→ REQUIRED WORK
Using the listing below, extract each line that has the word "with" in it.

***** SUPPLIED RECORDS

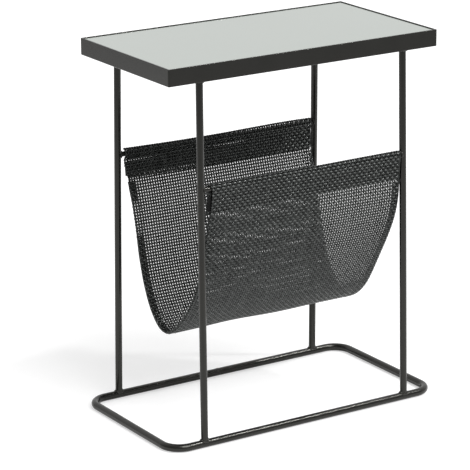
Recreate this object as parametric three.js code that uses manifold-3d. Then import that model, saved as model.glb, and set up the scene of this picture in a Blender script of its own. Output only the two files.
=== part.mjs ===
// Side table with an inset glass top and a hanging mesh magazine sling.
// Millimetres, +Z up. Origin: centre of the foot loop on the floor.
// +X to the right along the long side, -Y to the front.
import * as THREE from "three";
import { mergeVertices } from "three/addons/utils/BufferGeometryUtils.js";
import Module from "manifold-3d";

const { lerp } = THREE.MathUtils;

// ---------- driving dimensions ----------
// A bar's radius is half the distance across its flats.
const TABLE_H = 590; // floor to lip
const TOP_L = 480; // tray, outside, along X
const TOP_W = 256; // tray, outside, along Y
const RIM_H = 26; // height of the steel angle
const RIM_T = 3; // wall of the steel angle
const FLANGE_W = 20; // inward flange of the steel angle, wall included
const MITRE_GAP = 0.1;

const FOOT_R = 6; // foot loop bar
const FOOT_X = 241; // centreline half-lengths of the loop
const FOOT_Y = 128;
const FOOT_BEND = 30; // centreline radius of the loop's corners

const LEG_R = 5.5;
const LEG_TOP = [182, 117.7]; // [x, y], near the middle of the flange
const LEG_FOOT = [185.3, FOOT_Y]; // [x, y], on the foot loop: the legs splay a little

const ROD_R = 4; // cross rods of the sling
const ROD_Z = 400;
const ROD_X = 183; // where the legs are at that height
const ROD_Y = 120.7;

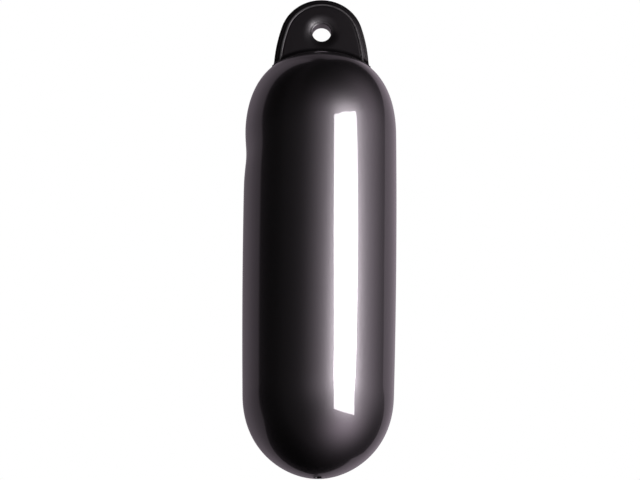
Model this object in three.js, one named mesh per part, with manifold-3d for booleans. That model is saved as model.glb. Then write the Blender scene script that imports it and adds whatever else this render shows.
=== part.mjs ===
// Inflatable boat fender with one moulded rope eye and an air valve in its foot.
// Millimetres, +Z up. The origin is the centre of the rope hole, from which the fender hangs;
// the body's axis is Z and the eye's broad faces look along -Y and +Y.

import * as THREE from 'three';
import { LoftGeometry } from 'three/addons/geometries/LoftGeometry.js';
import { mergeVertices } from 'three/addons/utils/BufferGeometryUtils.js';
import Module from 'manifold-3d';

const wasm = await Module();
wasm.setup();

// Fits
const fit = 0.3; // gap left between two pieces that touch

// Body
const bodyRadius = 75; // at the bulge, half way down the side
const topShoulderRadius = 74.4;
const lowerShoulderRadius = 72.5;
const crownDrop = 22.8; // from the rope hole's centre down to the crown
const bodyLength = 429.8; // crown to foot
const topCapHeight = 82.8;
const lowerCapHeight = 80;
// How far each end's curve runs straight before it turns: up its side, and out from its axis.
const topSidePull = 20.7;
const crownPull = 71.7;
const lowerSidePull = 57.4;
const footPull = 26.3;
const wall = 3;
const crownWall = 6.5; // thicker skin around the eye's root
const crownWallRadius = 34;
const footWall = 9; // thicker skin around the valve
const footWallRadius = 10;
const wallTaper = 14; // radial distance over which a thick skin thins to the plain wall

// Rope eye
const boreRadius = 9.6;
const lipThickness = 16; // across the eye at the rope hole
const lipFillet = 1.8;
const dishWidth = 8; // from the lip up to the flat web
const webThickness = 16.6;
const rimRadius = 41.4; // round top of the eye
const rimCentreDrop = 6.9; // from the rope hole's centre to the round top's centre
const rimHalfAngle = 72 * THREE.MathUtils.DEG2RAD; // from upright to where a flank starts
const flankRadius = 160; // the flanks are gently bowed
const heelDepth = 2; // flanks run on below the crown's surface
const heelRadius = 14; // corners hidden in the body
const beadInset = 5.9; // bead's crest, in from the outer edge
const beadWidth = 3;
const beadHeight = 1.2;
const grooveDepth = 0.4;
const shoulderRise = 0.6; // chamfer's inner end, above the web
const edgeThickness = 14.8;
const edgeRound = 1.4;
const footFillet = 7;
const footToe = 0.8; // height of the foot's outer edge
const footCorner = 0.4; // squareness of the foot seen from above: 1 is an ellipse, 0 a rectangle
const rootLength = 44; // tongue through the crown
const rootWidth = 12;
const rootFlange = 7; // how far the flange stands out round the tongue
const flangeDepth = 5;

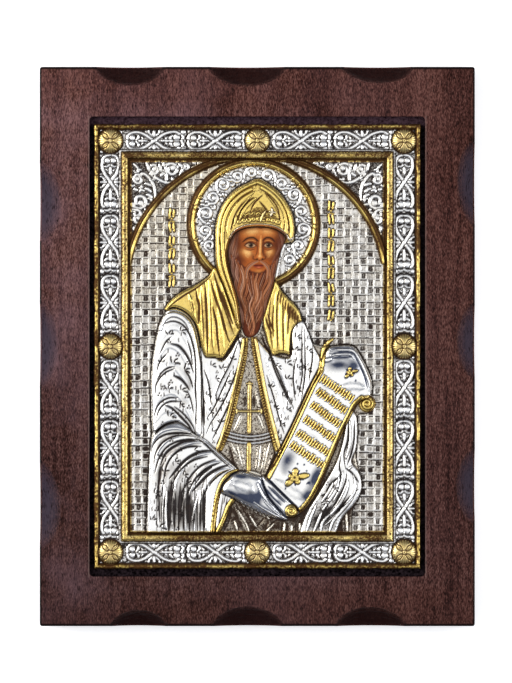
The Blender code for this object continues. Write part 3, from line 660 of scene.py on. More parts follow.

**********

→ FINAL ANSWER
// Side table with an inset glass top and a hanging mesh magazine sling.
Model this object in three.js, one named mesh per part, with manifold-3d for booleans. That model is saved as model.glb. Then write the Blender scene script that imports it and adds whatever else this render shows.
// Inflatable boat fender with one moulded rope eye and an air valve in its foot.